Local Natives tornano a bussare alle nostre porte. Lo fanno a tre anni da “Hummingbird” e con la consueta eleganza, portando in dono “Sunlit Youth”. Terzo capitolo discografico per la indie pop band di LA, si tratta del mattone fondamentale per una band in cerca di conferme dopo il gran successo dei primi due album.
E’ un disco maturo e dai toni sufficientemente distesi, lo diciamo subito. Un lavoro anticipato ad Aprile con il primo estratto ““ “Past Lives” ““ in cui Local Natives sono andati a sfoggiare un suono rinnovato e arricchito da synth e altre sottigliezze in grado di spostare di non poco l’orecchio dell’ascoltatore. Quello abituato a un indie rock un po’ ruffiano che ne aveva contraddistinto gli esordi, insomma. Sia chiaro, non siamo di fronte a uno stravolgimento vero e proprio. Nei 45 minuti di “Sunlit Youth” ci sono tutti gli ingredienti che Taylor Rice e soci hanno sempre messo sul piatto: quell suono un po’ catchy, ma contornato, stavolta, da qualche ghirigoro in più che rende il disco più sperimentale del previsto.
Non ne ha fatto mistero, Rice, chitarrista e voce di questo progetto, il quale ha affermato di aver scritto questo nuovo LP con un maggiore consapevolezza, immergendo le liriche in una necessità di cambiare il corso delle cose, di plasmare il proprio percorso in maniera da renderlo il più possibile adatto alla propria esistenza. Eccolo qui, dunque, lo spessore di una band fattasi più adulta. “Dark Days” e “Fountain of Youth” mettono i puntini sulle “i” a quanto affermato dal frontman poco più sopra, aprendo un percorso che si snoda attraverso passaggi importanti e senza momenti vuoti.
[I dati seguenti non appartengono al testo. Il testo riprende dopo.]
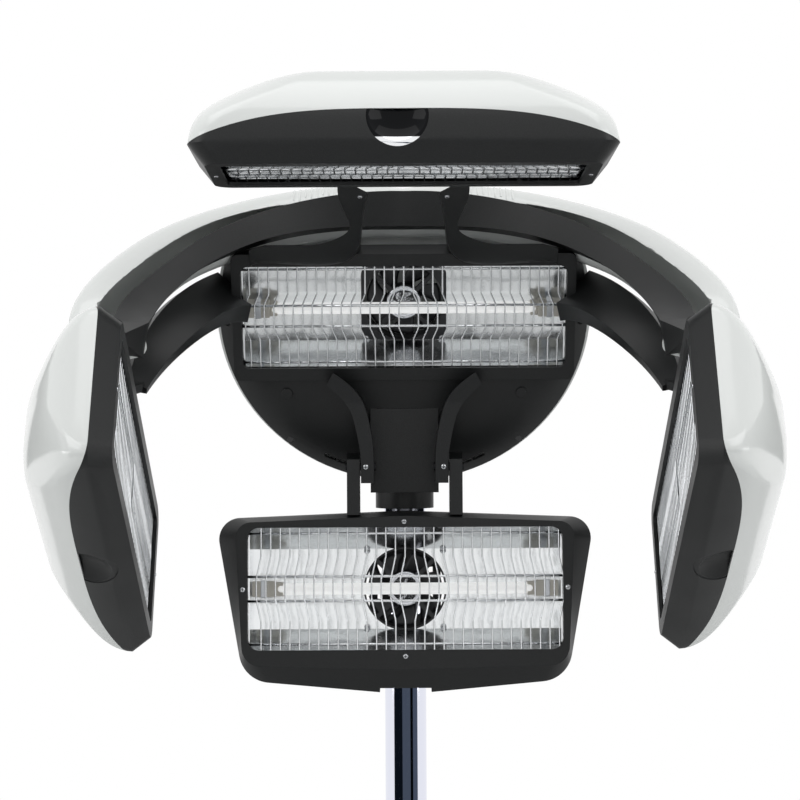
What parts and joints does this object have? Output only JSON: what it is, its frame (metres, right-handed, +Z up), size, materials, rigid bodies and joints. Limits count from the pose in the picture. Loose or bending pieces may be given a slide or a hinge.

L’elettronica, da potenziale elemento di rischio, si mantiene su toni sostanzialmente bassi. “Jellyfish” è forse il momento più rappresentativo dell’album, in una commistione di ostinate percussioni, campionamenti e cori alla Band of Horses. “Coins” e “Mother Emanuel” danno invece sfoggio di un certo virtuosismo alla chitarra e compongono due quadretti un po’ strampalati, ma che seguono il filo rosso che unisce questo “Sunlit Youth”. “Everything All At Once”, infine, è la riprova della grande abilità artistica di questi quattro ragazzi.
Non sarà quel disco in grado di far strappare i capelli ai fans o all’ascoltatore medio, ma questo nuovo Local Natives aggiunge materiale di pregevole fattura ““ compositiva e di esecuzione ““ a un catalogo già di per sè di grande valore. Contribuisce a rendere più solida l’ossatura di una band nata e cresciuta con l’estro di chi sa di poter fare dell’ottimo rock vecchia maniera, senza disdegnare qualche moderato volo verso altri orizzonti. Ecco dunque che questo album somiglia più a un momento di passaggio che di vera e propria svolta. Si, perchè sembra di capire che il percorso di maturazione della band stia proseguendo senza fretta ne’, soprattutto, forzature. E questo ci fa piacere, eccome.